The underlying case, In re WeWork Litigation, Consol. Civil Action No. 2020-0258-AGG, seeks to resolve whether two defendant entities, SBG and/or SoftBank Vision Fund (“SBG”) breached an agreement to use reasonable best efforts to complete a tender offer by SBG to purchase The We Company’s (“WeWork”) stock from plaintiffs Adam Neumann and We Holdings LLC (“Neumann”) and other stockholders. The tender offer opened on November 22, 2019 and was terminated by SBG on April 1, 2020 without accepting any shares.

Neumann moved to compel production of 89 documents withheld by SBG on attorney-client privilege grounds. The 89 documents were emails sent to or from email accounts of Sprint, Inc. used for non-Sprint purposes. Sprint is not a party to the litigation and had no role in the facts giving rise to the dispute.

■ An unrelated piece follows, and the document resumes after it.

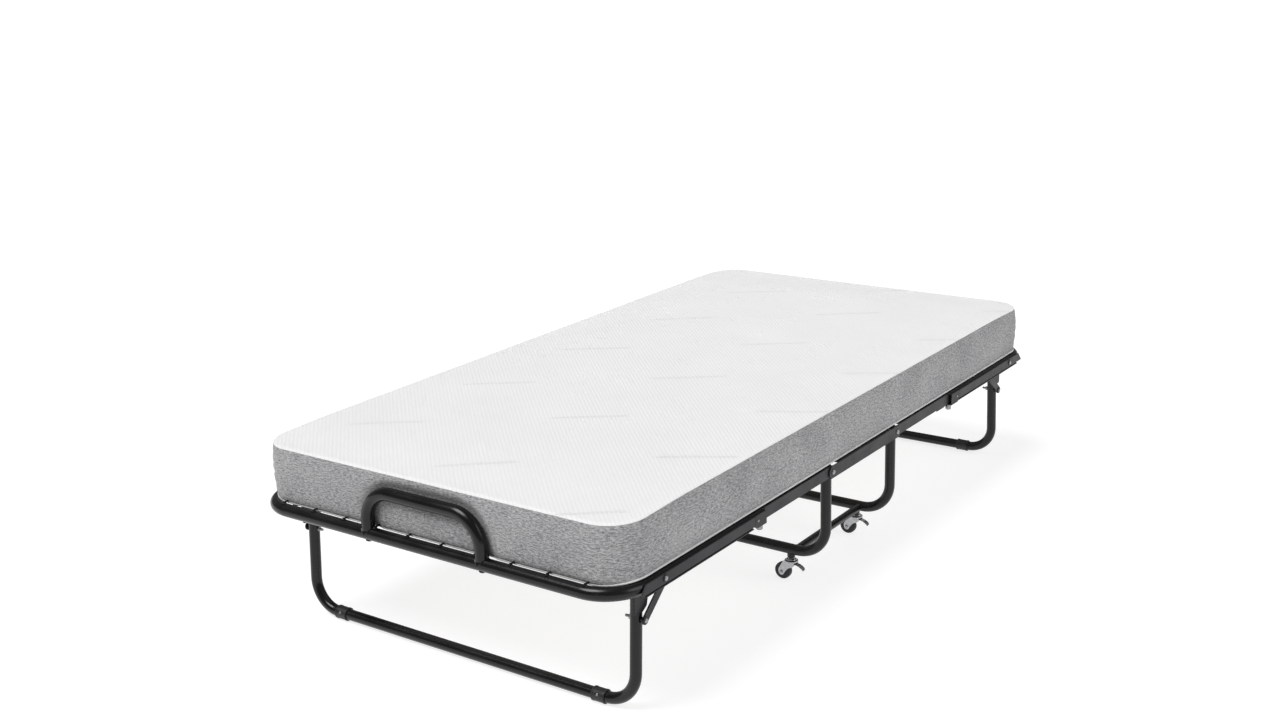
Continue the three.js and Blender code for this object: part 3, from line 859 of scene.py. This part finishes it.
def caster_fork(end, side):
    """Pressed dish over a ball race, two cheeks, the axle rivet and the stem."""
    centre = Vector((ENDS[end] * HINGE_X, SIDES[side] * CASTER_Y, 0))
    piece = Piece(f"{end}_{side}_fork_pressed", CHROME)
    dish = [(0, 44), (14.2, 44), (15.6, 45), (16, 46.6), (15.4, 48.4), (13.4, 49.6), (11.8, 49.8),
            (11.4, 51.2), (10.2, 52.6), (8, 53.2), (7.6, 54.6), (6, 55.2), (5, 55.4), (5, 71), (0, 71)]
    piece.lathe([(r * MM, z * MM) for r, z in dish], centre, (0, 0, 1), 40)
    outer = CHEEK_X + CHEEK
    cheek = [(-12, 48), (-12.5, 38), (-6, 33.5), (3, 30), (11, 20), (15, 12.8), (20.5, 10.4), (25.6, 13),
             (28, 19), (27.5, 25), (20, 38), (14.5, 48)]
    outline = rounded([(y * MM, z * MM) for y, z in cheek], 4 * MM)
    for x in (-outer, CHEEK_X):
        place = Matrix.Translation(centre) @ Matrix(((0, 0, 1, x), (1, 0, 0, 0), (0, 1, 0, 0), (0, 0, 0, 1)))
        piece.plate(outline, CHEEK, place, 0.5 * MM)
    axle = centre + Vector((0, TRAIL, WHEEL_R))
    for way in (-1, 1):
        dome_bolt(piece, axle + Vector((way * outer, 0, 0)), (way, 0, 0), 4 * MM)
    piece.lathe([(0, -outer), (3 * MM, -outer), (3 * MM, outer), (0, outer)], axle, (1, 0, 0), 16)
    piece.on(f"{end}_{side}_fork", f"{end}_{side}_caster_fork")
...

From mid-2019 until April 1, 2020, SBG owned approximately 84% of Sprint. During that same period, SBG’s Chief Operating Officer also served as Chairman of both WeWork and Sprint. Further, Sprint’s CEO, Michael Combes, assisted SBG’s Chief Operating officer on WeWork matters. Finally, two additional employees of Sprint worked for SBG as the Chief Operating Officer’s Chief of Staff, Christina Sternberg, and SBG’s Staff Operations Director, Forrest Wilson.

According to SBG, “[w]hile acting on SBG’s behalf, Combes and Sternberg sought and received legal advice from SBG’s internal and external counsel regarding WeWork.” The resultant emails were sent to or from Sprint email accounts used by Combes and Sternberg. None of the emails at issue in Neumann’s motion to compel production concerned Sprint or contained legal advice for Sprint’s benefit. Sprint’s Code of Conduct provided that its employees should have no expectation of privacy when using Sprint email accounts and that it had the right to review employee email accounts at any time.

Chancellor Bouchard adopted the test first laid out in 2005 by the United States Bankruptcy Court for the Southern District of New York in In re Asia Global Crossing, Ltd., which asks four questions to assess an employee’s expectation of privacy when using a company email account:

  • Does the corporation maintain a policy banning personal or other objectionable use?
  • Does the company monitor the use of the employee’s computer or e-mail?
  • Do third parties have a right of access to the computer or emails?
  • Did the corporation notify the employee, or was the employee aware, of the use and monitoring policies?

The decision noted that: (i) Sprint’s clear Code of Conduct, (ii) the lack of evidence that Sprint did not monitor employee emails, and (iii) the high positions within Sprint held by Combes and Sternberg creating a presumption that they were aware of Sprint’s Code of Conduct, all weighed in favor of stripping the otherwise privileged attorney-client communications of their protected status. The Chancellor also noted that, “the record suggests SBG also was aware of the risks to maintaining privilege when commingling the resources of separate corporate entities, including email accounts.”.

A few takeaways . . .

First, companies need to be ever vigilant in how its lawyers (in house and outside) communicate with its employees, especially when company employees also work for or are seconded to other, separate companies such as parents, subsidiaries, or affiliates. To that end consider the following:

  • Work closely with legal counsel and IT to map out and identify the players who wear more than one company hat and create protectable methods of communication.
  • Ensure that the modes of attorney-client communications, including email accounts and systems or server portals, are maintained by the company receiving legal advice. Simple directives to employees and company counsel along the lines of, “all attorney-client email communications by and between XYZ Company and its employees with counsel for XYZ must use XYZ email accounts” could serve to protect these attorney-client privileged communications.
  • If there is any doubt about whether a method of communication (text email instant messaging) is protectable, consult with counsel. 

Second, the decision should raise awareness in companies of how other non-legal, yet confidential and sensitive communications, are disseminated to outside company directors. 

  • Consider communication directives as part of the onboarding process for outside directors.
  • Consider assigning company email accounts to all outside directors with guidance that all communications with the company (or its counsel) regarding company matters be carried out solely on company email accounts.